La deuxième phase du chantier qui se situe sur le quartier libre des Lentillères doit commencer en 2019 mais c’est sans compter sur la détermination de la centaine d’habitants qui y vivent désormais à l’année et de leurs sympathisants.
Le 25 novembre 2019, une manifestation est prévue à l’occasion du conseil municipal qui doit statuer sur le sort du projet. Quelques heures avant le conseil, le verdict fuite et s’ébruite rapidement : la mairie abandonne le projet d’éco-quartier et sacre par la-même la victoire de presque dix années de lutte pour le collectif des Lentillères et pour tous les opposants à cette nouvelle entreprise de prédation immobilière destructrice et spatiophage.
Mais, comme pour chaque acquis pris par la lutte, le répit est toujours de courte durée. Pour garder la face, face à ce revers politique, le maire de Dijon, François Rebsamen, a de nouveau rapidement agité la menace des forces de répression. «Par contre, je suis contre l’occupation illégale des terres. Je demanderai donc l’expulsion de ceux qui occupent illégalement les lieux».
Avant de poursuivre de façon totalement lunaire : «Ce n’est pas moi qui vais le faire avec mes petites mimines. Non pas que je ne sois pas déterminé mais c’est à la police de le faire. Ce ne sera pas simple avec les gaillards qu’on a là-bas…».
La vieille branche du parti socialiste confirme donc, en seulement quelques mots, la mollesse congénitale de son défunt parti lorsqu’il s’agit de mener de vraies politiques de gauche ainsi que sa fâcheuse tendance à pencher sévèrement à droite dans la gestion de ce type de dossiers.

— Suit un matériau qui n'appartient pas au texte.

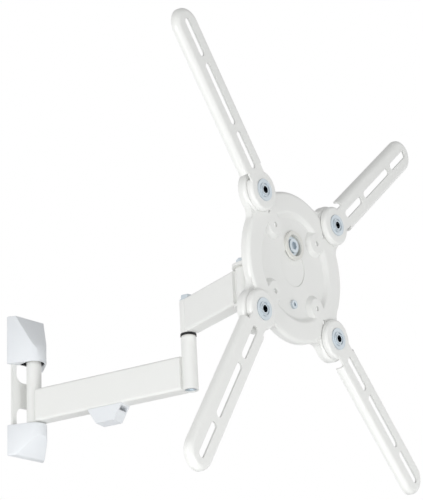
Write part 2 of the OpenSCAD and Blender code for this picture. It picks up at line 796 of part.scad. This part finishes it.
// Half section of a turned edge, from the axis outwards, with its face at y = 0
module edge_section(half_w, depth, r, t) {
    low = -depth - r - 2;
    difference() {
        union() {
            translate([0, low]) square([half_w, -r - low]);
            translate([0, -r - eps]) square([half_w - r, r + eps]);
            translate([half_w - r, -r]) circle(r = r, $fn = 48);
        }
        translate([-1, low - 1]) square([half_w - t + 1, -r - low + 1 + eps]);
        translate([-1, -r - eps]) square([half_w - r + 1, r - t + eps]);
        translate([half_w - r, -r]) circle(r = r - t, $fn = 48);
        // Trims the edge to its depth
        translate([-2, low - 2]) square([half_w + 4, -depth - low + 2]);
    }
}
// Pressed adapter arm along +x, with its pivot at the origin and its face at z = rise
module adapter_arm() {
    tip_r = adapter_w / 2;
    tip_x = adapter_len - tip_r;
    edge_start = root_r + 4;
    root_edge = 3.2;
    slot_mid = slot_start + slot_short + slot_bridge;
    slot_last = slot_mid + slot_long + slot_bridge;
    difference() {
        translate([0, 0, adapter_rise]) union() {
            rotate_extrude() edge_section(root_r, adapter_rise - root_gap, root_edge, adapter_t);
            translate([edge_start, 0, 0]) rotate([90, 0, 90])
                linear_extrude(tip_x - edge_start) {
                    edge_section(tip_r, adapter_depth, adapter_round, adapter_t);
                    mirror([1, 0]) edge_section(tip_r, adapter_depth, adapter_round, adapter_t);
                }
            translate([tip_x, 0, 0]) rotate([0, 0, -90]) rotate_extrude(angle = 180)
                edge_section(tip_r, adapter_depth, adapter_round, adapter_t);
            // Flat neck between the root cup and the turned edges
            translate([0, 0, -adapter_t]) linear_extrude(adapter_t)
                translate([root_r - root_edge - 4, -(tip_r - adapter_round)])
                    square([edge_start - root_r + root_edge + 5, 2 * (tip_r - adapter_round)]);
        }
        // The root cup opens towards the arm
        translate([root_r - root_edge - 1, -(tip_r - adapter_round), -1])
            cube([2 * root_edge + 2, 2 * (tip_r - adapter_round), adapter_rise - adapter_t + 1]);
        cylinder(h = 2 * adapter_rise, d = screw_bore);
        for (p = [[slot_start, slot_short], [slot_mid, slot_long], [slot_last, slot_short]])
            translate([p[0], 0, 0]) linear_extrude(2 * adapter_rise) stadium(p[1], slot_w);
    }
}
module adapter_arm_ul() {
    color(paint) at_plate() translate([-ear_pitch, ear_pitch, 0]) rotate(angle_ul) adapter_arm();
}
module adapter_arm_ur() {
    color(paint) at_plate() translate([ear_pitch, ear_pitch, 0]) rotate(angle_ur) adapter_arm();
}
module adapter_arm_ll() {
    color(paint) at_plate() translate([-ear_pitch, -ear_pitch, 0]) rotate(angle_ll) adapter_arm();
}
module adapter_arm_lr() {
    color(paint) at_plate() translate([ear_pitch, -ear_pitch, 0]) rotate(angle_lr) adapter_arm();
}

wall_bracket();
upper_cap();
lower_cap();
wall_pivot_bolt();
wall_pivot_nut();
wall_pivot_washers();
lower_arm();
wall_bushes();
elbow_bushes();
elbow_ring();
cable_clip();
upper_arm();
elbow_bolt();
elbow_washer();
elbow_nut();
head_bushes();
swivel_yoke();
head_bolt();
head_nut();
head_washers();
tilt_spacer();
tilt_bracket();
tilt_bolt();
tilt_nut();
tilt_discs();
level_bolt();
level_nut();
level_disc();
vesa_plate();
level_cup();
lock_screw();
lock_nut();
arm_pivot_screws();
arm_pivot_nuts();
arm_pivot_spacers();
adapter_arm_ul();
adapter_arm_ur();
adapter_arm_ll();
adapter_arm_lr();
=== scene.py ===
# %% [markdown]
# # A white cantilever wall mount
# The object is a wall bracket under two plastic caps, two rectangular tube arms on pivots, a swivel and
# tilt head, and a pressed round plate with four slotted arms. Its solids come packed from the CAD model,
# already in metres and in the row's frame, so this lesson dresses them: paint, zinc, plastic, weld seams
# and two caps in a truer shape, with a camera and lights. The CAD solids are loaded first and never moved.

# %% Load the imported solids
import json
import math

import bmesh
import bpy
from mathutils import Matrix, Vector


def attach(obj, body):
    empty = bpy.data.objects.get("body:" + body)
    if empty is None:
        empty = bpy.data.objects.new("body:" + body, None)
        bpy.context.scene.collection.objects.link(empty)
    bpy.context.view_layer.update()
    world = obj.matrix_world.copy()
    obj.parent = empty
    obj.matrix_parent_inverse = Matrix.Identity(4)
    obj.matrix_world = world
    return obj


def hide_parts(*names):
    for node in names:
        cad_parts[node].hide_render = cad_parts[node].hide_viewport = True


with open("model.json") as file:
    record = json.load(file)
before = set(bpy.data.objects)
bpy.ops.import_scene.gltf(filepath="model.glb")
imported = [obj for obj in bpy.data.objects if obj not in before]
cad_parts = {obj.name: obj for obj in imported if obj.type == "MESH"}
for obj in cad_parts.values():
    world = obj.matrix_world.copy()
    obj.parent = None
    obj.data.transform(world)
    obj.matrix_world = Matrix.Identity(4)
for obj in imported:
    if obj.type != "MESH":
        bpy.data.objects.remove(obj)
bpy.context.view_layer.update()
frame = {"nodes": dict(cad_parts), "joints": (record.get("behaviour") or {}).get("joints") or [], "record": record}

# %% [markdown]
# ## The camera
# The photograph looks up at the mount from its lower left, through a long lens. The place and the turn
# were worked out from the four arm pivots, the two arm pivots and the upright edges of the wall bracket.
# A camera looks along its own -Z, so its three axes are written as the columns of a matrix.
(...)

Toujours est-il que «les gaillards» sont toujours en place, dans une démarche bien moins belliqueuse que celle de la Mairie. «Nous n’avons pas d’opposition de principe quant à une forme de régularisation. Des formes de délégation collective existent en partie, des cadres juridiques restent à inventer. Cette invention ne se fera pas sans nous. Elle demandera par ailleurs de la créativité et du courage politique».
Une fois encore, à Dijon comme ailleurs, une poignée d’individus ont réussi, à coups d’utopies et d’auto-organisation populaire, à faire plier ces briseurs de rêves. Politiques, actionnaires, rentiers, promoteurs immobiliers, autant d’acteurs opulents, misérables et ineptes, définitivement déconnectés de la réalité dans laquelle notre monde est plongé depuis son entrée dans l’ère de l’anthropocène.